— Begin Data excerpt —
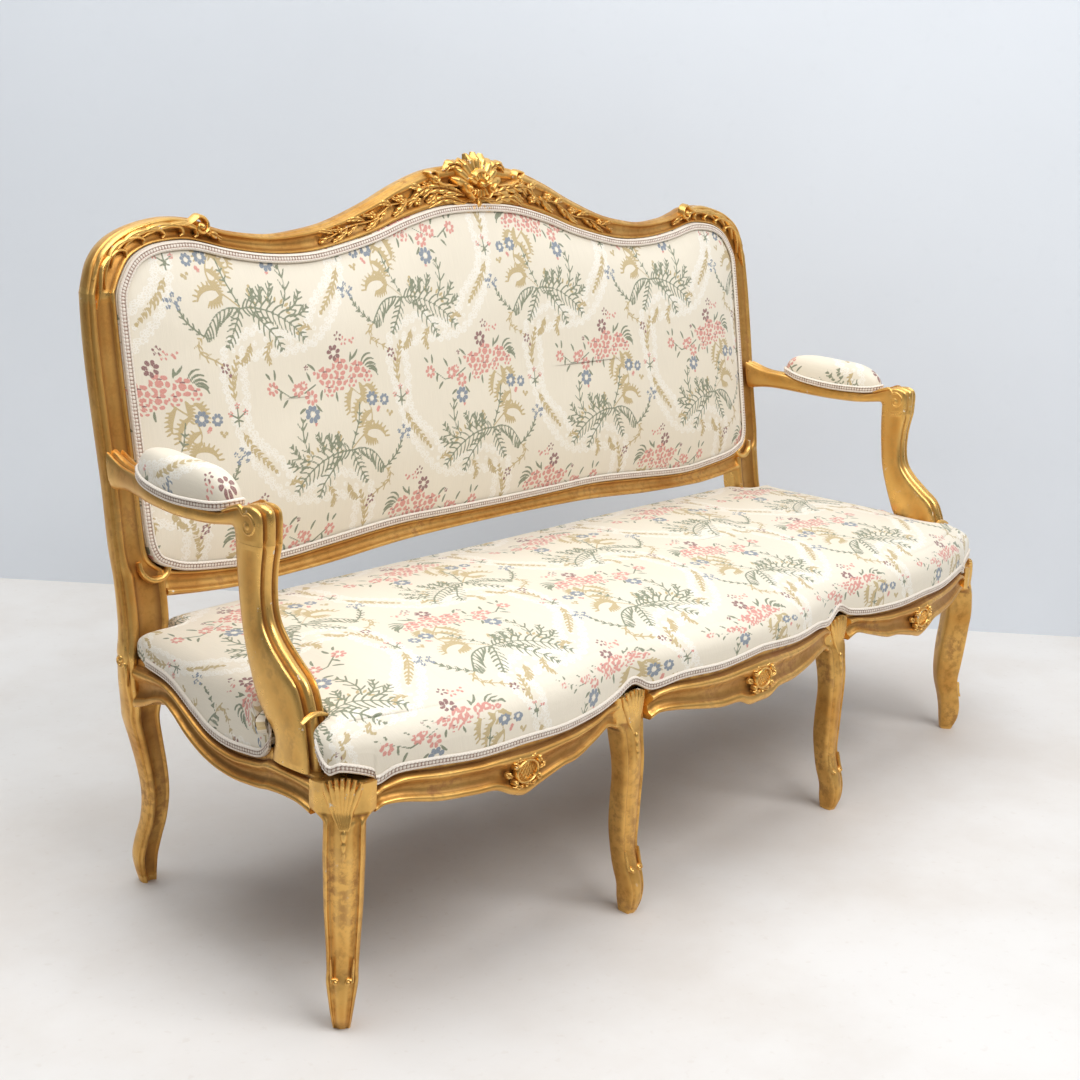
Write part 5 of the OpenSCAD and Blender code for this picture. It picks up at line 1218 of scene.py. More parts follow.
@dataclass
class SeatFrame:
    """The serpentine front rails and the side rails.

    Attributes:
        finish: gilding of the frame.
    """

    finish: bpy.types.Material
    section: Array = field(
        default_factory=lambda: moulding((0, 11.6), (0, 4.5, 0), (11, 3, 3), (12.5, 6, 0), (38, 4, -5.5),
                                         (39.5, 2.6, 0), (50, 4, 3.4), (53, 10.5, 0), (60, 11.6, 0)))
    front: Table = Table(
        ((0, 1, .8, 1.04), (.035, 1, .803, 1.036), (.064, .99, .832, 1.028), (.125, .955, .838, 1.019),
         (.192, .886, .864, 1.019), (.25, .77, .884, 1.022), (.285, .68, .884, 1.01), (.304, .635, .862, .998),
         (.35, .57, .84, 1.045), (.396, .58, .873, 1.005), (.427, .61, .898, .995), (.466, .68, .875, .982),
         (.53, .77, .834, .978), (.57, .796, .828, .978), (.632, .81, .795, .982), (.668, .808, .775, .99),
         (.699, .8, .795, .992), (.735, .775, .834, .989), (.773, .727, .841, .988), (.848, .6, .855, .998),
         (.912, .455, .884, 1.008), (.947, .35, .887, .985), (.963, .3, .868, .967), (1, .18, .86, 1)))
    side: Table = Table(
        ((.07, 1.038, .853, 1), (.13, 1.036, .872, 1), (.2, 1.034, .874, 1), (.27, 1.033, .866, 1),
         (.3, 1.032, .857, .985), (.345, 1.031, .85, .973), (.42, 1.03, .844, .96), (.5, 1.027, .85, .966),
         (.555, 1.024, .862, .98), (.61, 1.02, .88, 1.005), (.68, 1.014, .914, 1.043), (.755, 1.007, .966, 1.078),
         (.82, 1, .99, 1.094), (.877, .995, .97, 1.1), (.94, .991, .93, 1.104), (1, .989, .9, 1.108)))

    def front_at(self, x: Array | float) -> tuple[Array, Array, Array]:
        """Place back, lower edge and upper edge of the front rails at places across."""
        r = self.front.at(np.abs(np.asarray(x, float)).ravel() / PLAN.corner_leg_x)
        shape = np.shape(x)
        return tuple(
            v.reshape(shape) for v in (-r[:, 1] * PLAN.front_bow, r[:, 2] * PLAN.leg_h, r[:, 3] * PLAN.leg_h))

    def side_at(self, y: Array | float) -> tuple[Array, Array, Array]:
        """Place across, lower edge and upper edge of the side rails at places back."""
        r = self.side.at(np.asarray(y, float).ravel() / PLAN.seat_depth)
        shape = np.shape(y)
        return tuple(
            v.reshape(shape) for v in (r[:, 1] * PLAN.corner_leg_x, r[:, 2] * PLAN.leg_h, r[:, 3] * PLAN.leg_h))

    def ring(self, low: float, top: float, tack: float) -> Array:
        """Section of a rail as depth behind its face and height."""
        face = np.stack([self.section[:, 1], mix(low, top, self.section[:, 0] / 60)], 1)
        strip = [(11.6, top + tack), (18.4, top + tack), (20, PLAN.leg_h), (44, PLAN.leg_h), (44, min(low, 322))]
        return np.concatenate([face[:-1] if tack == 0 else face, np.array(strip)])

    def front_rail(self, start: float, end: float, step: float = 3.0) -> Skin:
        """A front rail between two places across."""
        xs = np.linspace(start, end, int((end - start) / step) + 1)
        y, low, top = self.front_at(xs)
        rings = []
        for i, x in enumerate(xs):
            p = self.ring(low[i], top[i], PLAN.tack_h)
            rings.append(np.stack([np.full(len(p), x), y[i] + p[:, 0], p[:, 1]], 1))
        return Skin(np.array(rings))

    def side_rail(self) -> Skin:
        """A side rail, with its tacking strip behind the arm's foot."""
        ys = np.concatenate(
            [np.linspace(-49.6 + 0.5, 126.0, 50), np.linspace(126.7, 446.4, 110), np.linspace(447, 479.7, 12)])
        ys = np.maximum(ys, self.from_y + 0.3)
        x, low, top = self.side_at(ys)
        rings = []
        for i, y in enumerate(ys):
            tack = PLAN.tack_h if 126.4 < y < 446.5 else 0.01
            p = self.ring(low[i], top[i], tack)
            rings.append(np.stack([x[i] - p[:, 0], np.full(len(p), y), p[:, 1]], 1))
        return Skin(np.array(rings))

    @property
    def corner_head_y(self) -> float:
        """Middle of a corner leg's head."""
        return float(self.front_at(PLAN.corner_leg_x - PLAN.corner_head_half)[0]) + PLAN.corner_head_half

    @property
    def from_y(self) -> float:
        """Front end of the side rails."""
        return self.corner_head_y + PLAN.corner_head_half

    @property
    def face(self) -> Face:
        """Face of the front rails, for carving."""
        return Face(lambda x, z, d: np.stack([x, self.front_at(x)[0] + d + 4.0, z], -1))

    def build(self) -> None:
        """Builds the rails."""
        head = PLAN.middle_head_half + PLAN.clearance
        end = PLAN.corner_leg_x - PLAN.corner_head_half - PLAN.clearance
        both_sides("front_rail", [self.front_rail(PLAN.middle_leg_x + head, end)], self.finish, Slot.GILT)
        centre = self.front_rail(head - PLAN.middle_leg_x, PLAN.middle_leg_x - head)
        make_piece("front_rail_centre_shape", [centre], self.finish, Slot.GILT, ["front_rail_centre"])
        both_sides("side_rail", [self.side_rail()], self.finish, Slot.GILT)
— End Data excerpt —
(What you will do) Recopy all the lines exactly as they appear.

(Exercise answer)
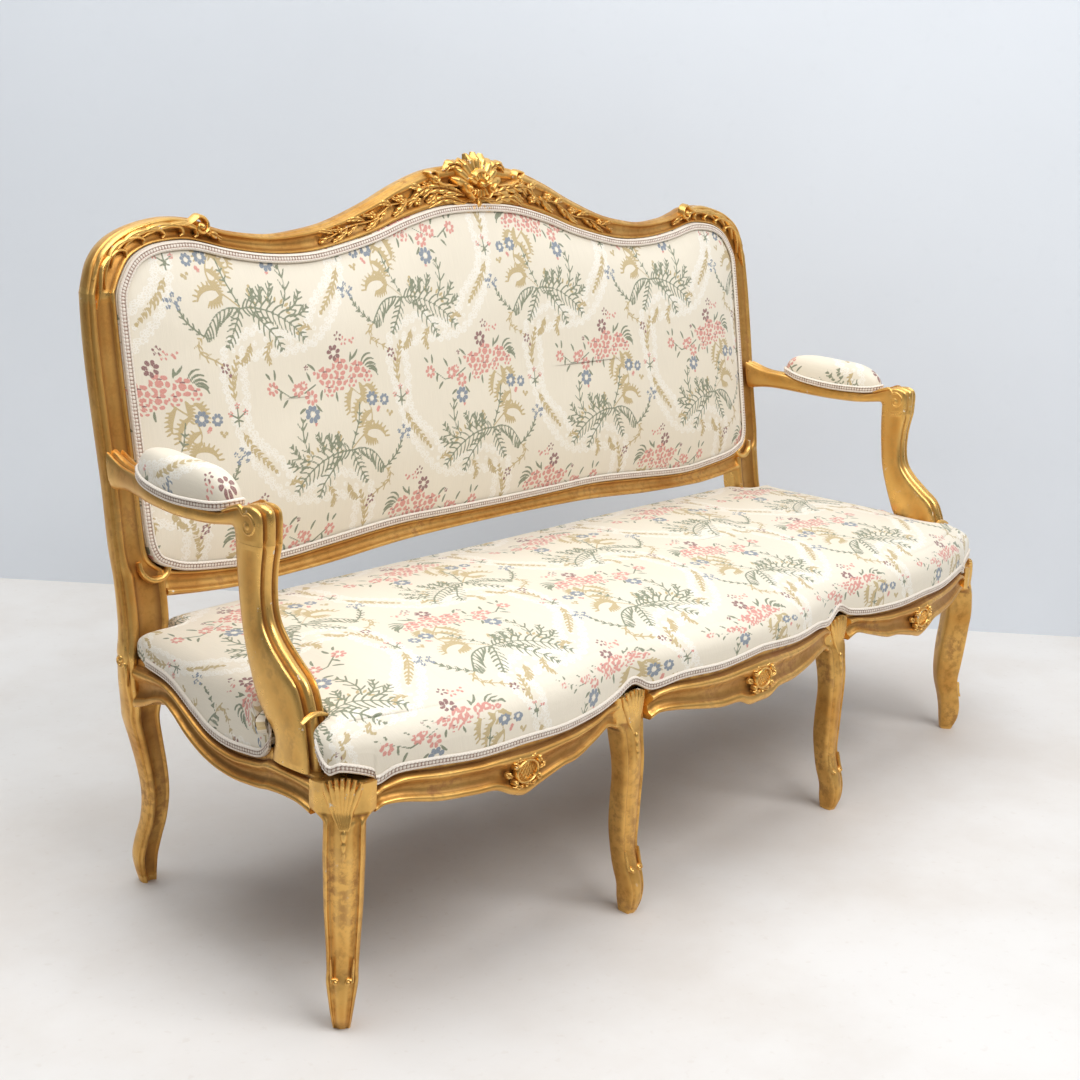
Write part 5 of the OpenSCAD and Blender code for this picture. It picks up at line 1218 of scene.py. More parts follow.
@dataclass
class SeatFrame:
    """The serpentine front rails and the side rails.

    Attributes:
        finish: gilding of the frame.
    """

    finish: bpy.types.Material
    section: Array = field(
        default_factory=lambda: moulding((0, 11.6), (0, 4.5, 0), (11, 3, 3), (12.5, 6, 0), (38, 4, -5.5),
                                         (39.5, 2.6, 0), (50, 4, 3.4), (53, 10.5, 0), (60, 11.6, 0)))
    front: Table = Table(
        ((0, 1, .8, 1.04), (.035, 1, .803, 1.036), (.064, .99, .832, 1.028), (.125, .955, .838, 1.019),
         (.192, .886, .864, 1.019), (.25, .77, .884, 1.022), (.285, .68, .884, 1.01), (.304, .635, .862, .998),
         (.35, .57, .84, 1.045), (.396, .58, .873, 1.005), (.427, .61, .898, .995), (.466, .68, .875, .982),
         (.53, .77, .834, .978), (.57, .796, .828, .978), (.632, .81, .795, .982), (.668, .808, .775, .99),
         (.699, .8, .795, .992), (.735, .775, .834, .989), (.773, .727, .841, .988), (.848, .6, .855, .998),
         (.912, .455, .884, 1.008), (.947, .35, .887, .985), (.963, .3, .868, .967), (1, .18, .86, 1)))
    side: Table = Table(
        ((.07, 1.038, .853, 1), (.13, 1.036, .872, 1), (.2, 1.034, .874, 1), (.27, 1.033, .866, 1),
         (.3, 1.032, .857, .985), (.345, 1.031, .85, .973), (.42, 1.03, .844, .96), (.5, 1.027, .85, .966),
         (.555, 1.024, .862, .98), (.61, 1.02, .88, 1.005), (.68, 1.014, .914, 1.043), (.755, 1.007, .966, 1.078),
         (.82, 1, .99, 1.094), (.877, .995, .97, 1.1), (.94, .991, .93, 1.104), (1, .989, .9, 1.108)))

    def front_at(self, x: Array | float) -> tuple[Array, Array, Array]:
        """Place back, lower edge and upper edge of the front rails at places across."""
        r = self.front.at(np.abs(np.asarray(x, float)).ravel() / PLAN.corner_leg_x)
        shape = np.shape(x)
        return tuple(
            v.reshape(shape) for v in (-r[:, 1] * PLAN.front_bow, r[:, 2] * PLAN.leg_h, r[:, 3] * PLAN.leg_h))

    def side_at(self, y: Array | float) -> tuple[Array, Array, Array]:
        """Place across, lower edge and upper edge of the side rails at places back."""
        r = self.side.at(np.asarray(y, float).ravel() / PLAN.seat_depth)
        shape = np.shape(y)
        return tuple(
            v.reshape(shape) for v in (r[:, 1] * PLAN.corner_leg_x, r[:, 2] * PLAN.leg_h, r[:, 3] * PLAN.leg_h))

    def ring(self, low: float, top: float, tack: float) -> Array:
        """Section of a rail as depth behind its face and height."""
        face = np.stack([self.section[:, 1], mix(low, top, self.section[:, 0] / 60)], 1)
        strip = [(11.6, top + tack), (18.4, top + tack), (20, PLAN.leg_h), (44, PLAN.leg_h), (44, min(low, 322))]
        return np.concatenate([face[:-1] if tack == 0 else face, np.array(strip)])

    def front_rail(self, start: float, end: float, step: float = 3.0) -> Skin:
        """A front rail between two places across."""
        xs = np.linspace(start, end, int((end - start) / step) + 1)
        y, low, top = self.front_at(xs)
        rings = []
        for i, x in enumerate(xs):
            p = self.ring(low[i], top[i], PLAN.tack_h)
            rings.append(np.stack([np.full(len(p), x), y[i] + p[:, 0], p[:, 1]], 1))
        return Skin(np.array(rings))

    def side_rail(self) -> Skin:
        """A side rail, with its tacking strip behind the arm's foot."""
        ys = np.concatenate(
            [np.linspace(-49.6 + 0.5, 126.0, 50), np.linspace(126.7, 446.4, 110), np.linspace(447, 479.7, 12)])
        ys = np.maximum(ys, self.from_y + 0.3)
        x, low, top = self.side_at(ys)
        rings = []
        for i, y in enumerate(ys):
            tack = PLAN.tack_h if 126.4 < y < 446.5 else 0.01
            p = self.ring(low[i], top[i], tack)
            rings.append(np.stack([x[i] - p[:, 0], np.full(len(p), y), p[:, 1]], 1))
        return Skin(np.array(rings))

    @property
    def corner_head_y(self) -> float:
        """Middle of a corner leg's head."""
        return float(self.front_at(PLAN.corner_leg_x - PLAN.corner_head_half)[0]) + PLAN.corner_head_half

    @property
    def from_y(self) -> float:
        """Front end of the side rails."""
        return self.corner_head_y + PLAN.corner_head_half

    @property
    def face(self) -> Face:
        """Face of the front rails, for carving."""
        return Face(lambda x, z, d: np.stack([x, self.front_at(x)[0] + d + 4.0, z], -1))

    def build(self) -> None:
        """Builds the rails."""
        head = PLAN.middle_head_half + PLAN.clearance
        end = PLAN.corner_leg_x - PLAN.corner_head_half - PLAN.clearance
        both_sides("front_rail", [self.front_rail(PLAN.middle_leg_x + head, end)], self.finish, Slot.GILT)
        centre = self.front_rail(head - PLAN.middle_leg_x, PLAN.middle_leg_x - head)
        make_piece("front_rail_centre_shape", [centre], self.finish, Slot.GILT, ["front_rail_centre"])
        both_sides("side_rail", [self.side_rail()], self.finish, Slot.GILT)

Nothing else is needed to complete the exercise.